Et enfin, cette interrogation : pourquoi s’être transformé en « mercenaire intellectuel » de la Bosnie ? Sans doute parce que d’entrée de jeu, bien avant qu’il ne fût question de cette guerre, Bernard-Henri Lévy ne s’est jamais vu du côté des érudits qui travaillent loin du bruit et de la fureur du monde. Même le « spectateur engagé » de Raymond Aron ne lui suffit pas. Il faut, qu’il s’agite, qu’il en remette, qu’il ait le sentiment de faire quelque chose. Parce que, dit-il, « je fonctionne à la dette, au devoir ». Et, plus encore, « parce que je me sens coupable ».
Besoin de se racheter.
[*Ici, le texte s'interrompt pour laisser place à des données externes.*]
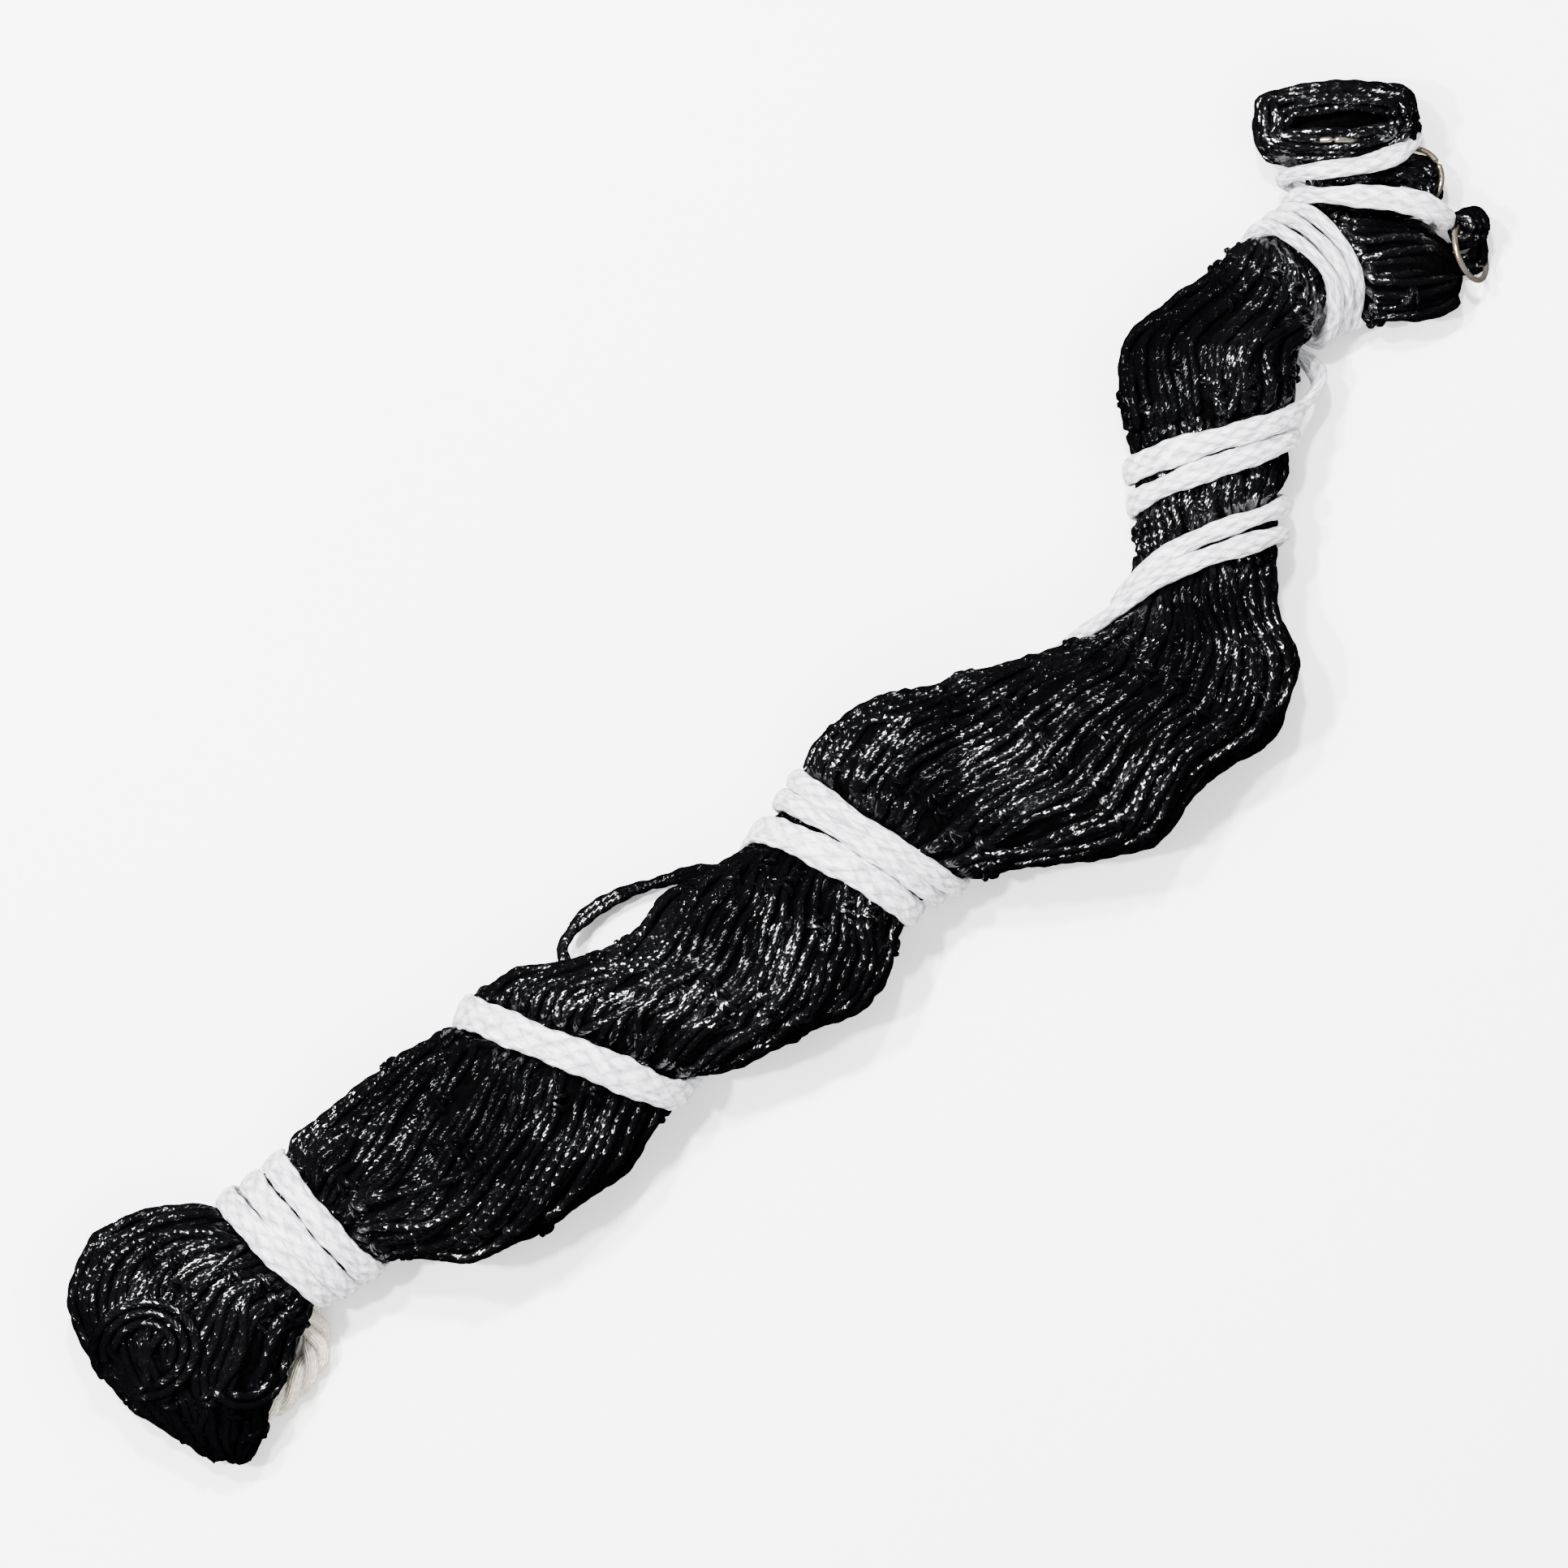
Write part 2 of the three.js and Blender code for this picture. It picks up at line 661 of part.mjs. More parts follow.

Besoin de savoir, d’entendre de la part des autres qu’on est racheté, qu’on est aimé, admiré. Retour à la case départ. La dette ramène à l’égotisme. Mais au fond, en bouclant la boucle, il s’est passé quelque chose. L’intellectuel médiatique – et pas seulement BHL – si susceptible de mériter les reproches dont on l’accable, n’est pas sans valeur. La lumière qui se concentre sur lui déborde sur le fond et l’éclaire. Cette lumière presque volée n’était pas de trop, pour la nuit de Sarajevo. Utile imperfection.